Instruction →
Check every line below for the word "from" and show those that hold it.

═════ Information shown

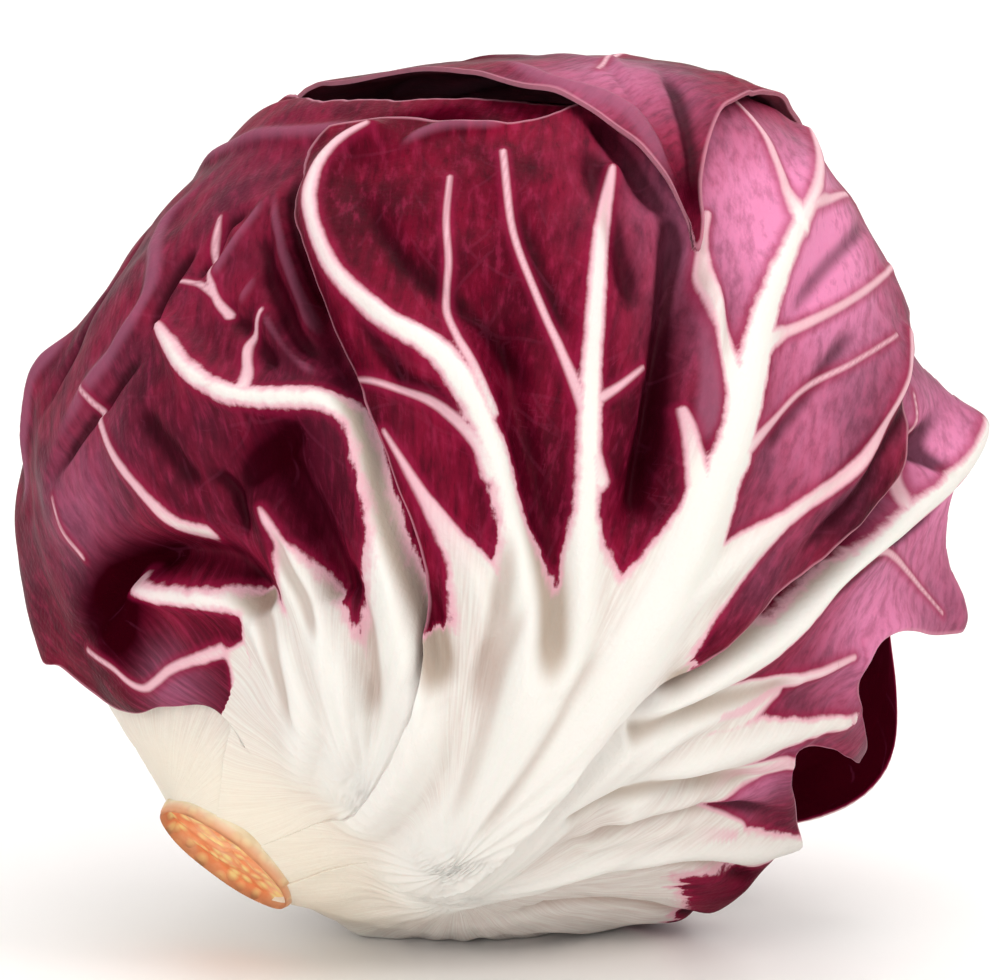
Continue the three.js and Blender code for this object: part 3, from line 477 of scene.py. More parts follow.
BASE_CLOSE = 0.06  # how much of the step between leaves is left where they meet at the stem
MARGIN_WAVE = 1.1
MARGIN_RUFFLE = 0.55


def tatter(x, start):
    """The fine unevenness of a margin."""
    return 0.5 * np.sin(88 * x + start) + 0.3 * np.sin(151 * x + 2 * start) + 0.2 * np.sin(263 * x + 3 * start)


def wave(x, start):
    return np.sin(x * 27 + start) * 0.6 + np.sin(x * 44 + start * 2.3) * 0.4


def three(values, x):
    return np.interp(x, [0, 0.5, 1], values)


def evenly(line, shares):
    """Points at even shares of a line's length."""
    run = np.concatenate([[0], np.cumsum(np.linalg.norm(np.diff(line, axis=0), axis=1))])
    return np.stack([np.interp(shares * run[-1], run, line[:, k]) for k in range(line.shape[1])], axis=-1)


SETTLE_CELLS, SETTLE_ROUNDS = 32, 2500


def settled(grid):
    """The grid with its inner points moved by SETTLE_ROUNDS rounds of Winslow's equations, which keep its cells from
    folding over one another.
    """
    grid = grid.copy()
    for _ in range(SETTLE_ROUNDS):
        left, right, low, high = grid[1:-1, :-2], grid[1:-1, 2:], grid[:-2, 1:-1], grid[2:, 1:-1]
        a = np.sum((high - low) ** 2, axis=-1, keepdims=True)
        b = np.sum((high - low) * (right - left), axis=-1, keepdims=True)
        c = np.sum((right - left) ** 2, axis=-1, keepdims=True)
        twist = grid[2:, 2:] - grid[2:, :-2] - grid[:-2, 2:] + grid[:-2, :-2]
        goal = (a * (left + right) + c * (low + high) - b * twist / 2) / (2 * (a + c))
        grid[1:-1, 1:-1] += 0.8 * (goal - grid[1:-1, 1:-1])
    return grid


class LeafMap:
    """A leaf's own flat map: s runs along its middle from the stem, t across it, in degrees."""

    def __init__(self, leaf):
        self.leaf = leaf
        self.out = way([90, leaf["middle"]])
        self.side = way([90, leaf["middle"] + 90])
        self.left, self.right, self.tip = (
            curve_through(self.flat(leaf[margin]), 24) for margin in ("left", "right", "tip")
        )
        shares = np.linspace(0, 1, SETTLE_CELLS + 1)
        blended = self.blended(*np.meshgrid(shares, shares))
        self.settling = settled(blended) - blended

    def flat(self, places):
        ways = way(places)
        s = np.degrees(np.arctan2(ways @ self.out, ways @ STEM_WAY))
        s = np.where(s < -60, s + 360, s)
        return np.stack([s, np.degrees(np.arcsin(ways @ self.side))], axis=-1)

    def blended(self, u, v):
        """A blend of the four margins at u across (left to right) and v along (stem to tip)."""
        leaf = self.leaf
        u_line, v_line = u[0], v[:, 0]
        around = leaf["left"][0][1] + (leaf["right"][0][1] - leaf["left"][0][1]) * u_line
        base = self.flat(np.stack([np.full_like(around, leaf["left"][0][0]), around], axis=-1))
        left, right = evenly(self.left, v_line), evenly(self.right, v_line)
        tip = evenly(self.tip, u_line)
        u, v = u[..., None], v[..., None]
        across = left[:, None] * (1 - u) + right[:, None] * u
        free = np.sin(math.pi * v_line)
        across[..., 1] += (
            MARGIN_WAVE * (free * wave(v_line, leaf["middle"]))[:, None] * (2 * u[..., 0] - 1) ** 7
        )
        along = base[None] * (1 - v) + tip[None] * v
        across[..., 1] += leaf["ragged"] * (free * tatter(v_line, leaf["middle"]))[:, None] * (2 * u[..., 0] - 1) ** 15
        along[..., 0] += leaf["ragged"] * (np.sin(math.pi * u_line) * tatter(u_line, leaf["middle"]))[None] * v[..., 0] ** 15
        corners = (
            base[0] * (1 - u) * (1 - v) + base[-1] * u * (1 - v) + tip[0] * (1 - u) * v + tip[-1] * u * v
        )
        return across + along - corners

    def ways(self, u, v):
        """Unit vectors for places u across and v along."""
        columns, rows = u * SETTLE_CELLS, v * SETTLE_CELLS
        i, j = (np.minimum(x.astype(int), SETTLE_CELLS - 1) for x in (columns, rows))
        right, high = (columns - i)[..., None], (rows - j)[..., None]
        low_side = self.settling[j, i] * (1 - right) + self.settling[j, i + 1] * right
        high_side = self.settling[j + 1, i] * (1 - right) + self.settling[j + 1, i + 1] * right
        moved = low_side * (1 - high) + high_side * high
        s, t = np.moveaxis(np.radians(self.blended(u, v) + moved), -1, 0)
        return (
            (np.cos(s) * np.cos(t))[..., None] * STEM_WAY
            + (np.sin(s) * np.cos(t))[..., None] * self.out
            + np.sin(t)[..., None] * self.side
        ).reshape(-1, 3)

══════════

Exercise result →
Continue the three.js and Blender code for this object: part 3, from line 477 of scene.py. More parts follow.
    """The grid with its inner points moved by SETTLE_ROUNDS rounds of Winslow's equations, which keep its cells from
    """A leaf's own flat map: s runs along its middle from the stem, t across it, in degrees."""